---------- DATA EXCERPT

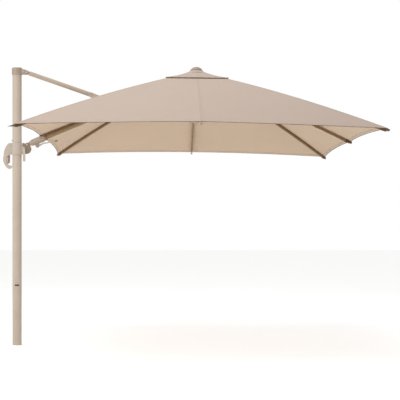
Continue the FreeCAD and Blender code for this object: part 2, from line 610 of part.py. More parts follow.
def make_vent_canopy():
    middle_sink, corner_sink = 9.0, 12.0  # how far the tier's lines hang below straight
    tier = []
    for azimuth in range(0, 360, 45):
        curves = []
        for angle in (azimuth, azimuth + 45):
            square_on = angle % 90 == 0
            reach = VENT_HALF if square_on else VENT_HALF * math.sqrt(2)
            middle_z = (VENT_EDGE_Z + VENT_TOP_Z) / 2 - (middle_sink if square_on else corner_sink)
            points = [V(VENT_COLLAR, 0, VENT_TOP_Z), V((VENT_COLLAR + reach) / 2, 0, middle_z),
                      V(reach, 0, VENT_EDGE_Z)]
            curves.append(about_crown(Part.Arc(*points).toShape(), angle % 360))
        face = Part.makeRuledSurface(*curves)
        tier.append(face.extrude(V(0, 0, -VENT_CLOTH)))
    vent = tier[0].fuse(tier[1:])
    save("vent_canopy", vent.removeSplitter())


def tilt_canopy():
    """Everything that hangs on the crown leans a little about the hinge at the boom's end."""
    on_crown = ("crown_hub", "hub_pins", "finial", "canopy", "vent_canopy")
    for name, shape in NODES.items():
        if name in on_crown or name.startswith(("rib_", "stretcher_", "runner")):
            shape.rotate(CROWN_HINGE, ACROSS, CANOPY_TILT)


make_mast()
make_strut()
TILT_LEVER_PIVOT = make_boom_carrier()
make_tilt_lever(TILT_LEVER_PIVOT)
TRIGGER_PIVOT, CLAMP_PIVOT = make_slider()
make_boom()
make_crown()
make_ribs()
make_stretchers()
make_runner()
make_canopy()
make_vent_canopy()
tilt_canopy()

os.makedirs("parts", exist_ok=True)
for node_name, shape in NODES.items():
    shape.exportStep("parts/" + node_name + ".step")
    print(node_name, len(shape.Solids), shape.isValid(), round(shape.Volume / 1000, 1), "cm3")
print(len(NODES), "nodes")
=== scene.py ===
import json
import math

import bpy
import numpy as np
from mathutils import Matrix, Vector
from mathutils.bvhtree import BVHTree


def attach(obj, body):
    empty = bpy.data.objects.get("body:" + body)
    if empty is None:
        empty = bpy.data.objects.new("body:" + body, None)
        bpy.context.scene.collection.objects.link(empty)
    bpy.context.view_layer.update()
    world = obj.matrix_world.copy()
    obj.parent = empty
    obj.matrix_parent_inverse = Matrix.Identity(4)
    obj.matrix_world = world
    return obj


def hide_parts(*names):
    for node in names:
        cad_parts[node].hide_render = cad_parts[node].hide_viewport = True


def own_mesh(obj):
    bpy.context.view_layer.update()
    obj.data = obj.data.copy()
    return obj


# Cantilever parasol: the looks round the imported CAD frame. Metres, +Z up, +X from the mast to the canopy.

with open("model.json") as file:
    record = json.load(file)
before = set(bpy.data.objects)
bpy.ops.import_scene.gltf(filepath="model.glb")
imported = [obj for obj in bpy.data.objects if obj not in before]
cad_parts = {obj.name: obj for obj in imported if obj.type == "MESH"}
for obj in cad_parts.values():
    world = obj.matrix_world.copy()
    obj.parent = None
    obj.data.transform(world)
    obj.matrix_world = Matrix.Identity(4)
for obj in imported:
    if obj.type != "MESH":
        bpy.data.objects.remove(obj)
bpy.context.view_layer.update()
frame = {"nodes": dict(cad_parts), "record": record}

# ---- the cloth's lines, as the CAD solids have them, before the canopy leans ----
SQUARE = math.sqrt(2)
CROWN_X, HALF_SIDE = 1.724, 1.5
APEX_Z = 2.630  # where the canopy's lines would meet
CORNER_TIP_Z, MIDDLE_TIP_Z = 1.944, 1.981
CORNER_BOW, MIDDLE_BOW = 0.031, 0.018
COVER_SLOPE, COVER_TIP_X, COVER_TIP_Z = 0.40, CROWN_X - HALF_SIDE, 2.0193  # the cloth over the boom
VENT_HOLE = 0.180  # radius of the opening at the top of the main canopy
HEM_SCALLOP = 0.030
SLOT_FROM, SLOT_TO, SLOT_HALF = 0.905, 1.390, 0.050  # where the strut passes through
VENT_HALF, VENT_TOP_R, VENT_TOP_Z, VENT_EDGE_Z = 0.295, 0.052, 2.636, 2.529
VENT_CAP_R, VENT_INNER_R = 0.104, 0.066  # the round cap, and the tier's inner edge under it
VENT_SINK_MIDDLE, VENT_SINK_CORNER = 0.009, 0.012

CLOTH_THICK = 0.0016
HEM_WIDTH, HEM_THICK = 0.026, 0.0034
SEAM_HALF, SEAM_RAISE = 0.008, 0.0004
EDGE_STEP = 0.0012  # the width over which a doubled edge or seam thins out
SAG_SHARE = 0.0055  # sag of a panel's middle, as a share of its width
RIPPLE_HIGH, RIPPLE_RATE, RIPPLE_FADE = 0.0014, 95, 0.16  # pull marks beside the corner ribs
STITCH_PITCH, WEAVE_PITCH = 0.0042, 0.0011
SLOPE_SHARE = 1.09  # cloth area over plan area
LENGTH_SHARE = 1.06  # cloth length along a rib over its plan length

# ---- the canopy leans a little about the hinge at the boom's end ----
CROWN_HINGE = Matrix.Translation((1.679, 0, 2.57321))
LEAN_DEGREES = 0.7
LEAN = CROWN_HINGE @ Matrix.Rotation(math.radians(LEAN_DEGREES), 4, "Y") @ CROWN_HINGE.inverted()
UPRIGHT = LEAN.inverted()
LEAN_TURN = LEAN.to_3x3()

BODIES = {
    0: "rib_right", 45: "rib_back_right", 90: "rib_back", 135: "rib_back_left",
    180: "boom", 225: "rib_front_left", 270: "rib_front", 315: "rib_front_right",
}
SIDES = {
    0: "right", 45: "back_right", 90: "back", 135: "back_left",
    180: "mast_side", 225: "front_left", 270: "front", 315: "front_right",
}
RIBS = [azimuth for azimuth in BODIES if azimuth != 180]
FLOOR_REACH = 40.0
FLOOR_GLOW = 0.38  # keeps the studio floor near white
FILL_LIGHT = 0.62  # strength of the soft light from all round
CAMERA_AT = Vector((1.442, -9.04, 1.119))
CAMERA_LENS = 84.6
CAMERA_SHIFT = (0.0825, 0.0717)


# ---- colours ----
def srgb(code):
    """Linear colour of a six-digit screen colour."""
    values = [int(code[i:i + 2], 16) / 255 for i in (0, 2, 4)]
    return [v / 12.92 if v <= 0.04045 else ((v + 0.055) / 1.055) ** 2.4 for v in values] + [1.0]


def shaded(colour, factor):
    return [c * factor for c in colour[:3]] + [1.0]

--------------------

◆ **DIRECTIONS**
Nothing but the lines from the one with "make_mast()" through the one with "obj.data = obj.data.copy()" should be repeated, and each exactly.

◆ **OUTPUT FOR THIS EXERCISE**
make_mast()
make_strut()
TILT_LEVER_PIVOT = make_boom_carrier()
make_tilt_lever(TILT_LEVER_PIVOT)
TRIGGER_PIVOT, CLAMP_PIVOT = make_slider()
make_boom()
make_crown()
make_ribs()
make_stretchers()
make_runner()
make_canopy()
make_vent_canopy()
tilt_canopy()

os.makedirs("parts", exist_ok=True)
for node_name, shape in NODES.items():
    shape.exportStep("parts/" + node_name + ".step")
    print(node_name, len(shape.Solids), shape.isValid(), round(shape.Volume / 1000, 1), "cm3")
print(len(NODES), "nodes")
=== scene.py ===
import json
import math

import bpy
import numpy as np
from mathutils import Matrix, Vector
from mathutils.bvhtree import BVHTree


def attach(obj, body):
    empty = bpy.data.objects.get("body:" + body)
    if empty is None:
        empty = bpy.data.objects.new("body:" + body, None)
        bpy.context.scene.collection.objects.link(empty)
    bpy.context.view_layer.update()
    world = obj.matrix_world.copy()
    obj.parent = empty
    obj.matrix_parent_inverse = Matrix.Identity(4)
    obj.matrix_world = world
    return obj


def hide_parts(*names):
    for node in names:
        cad_parts[node].hide_render = cad_parts[node].hide_viewport = True


def own_mesh(obj):
    bpy.context.view_layer.update()
    obj.data = obj.data.copy()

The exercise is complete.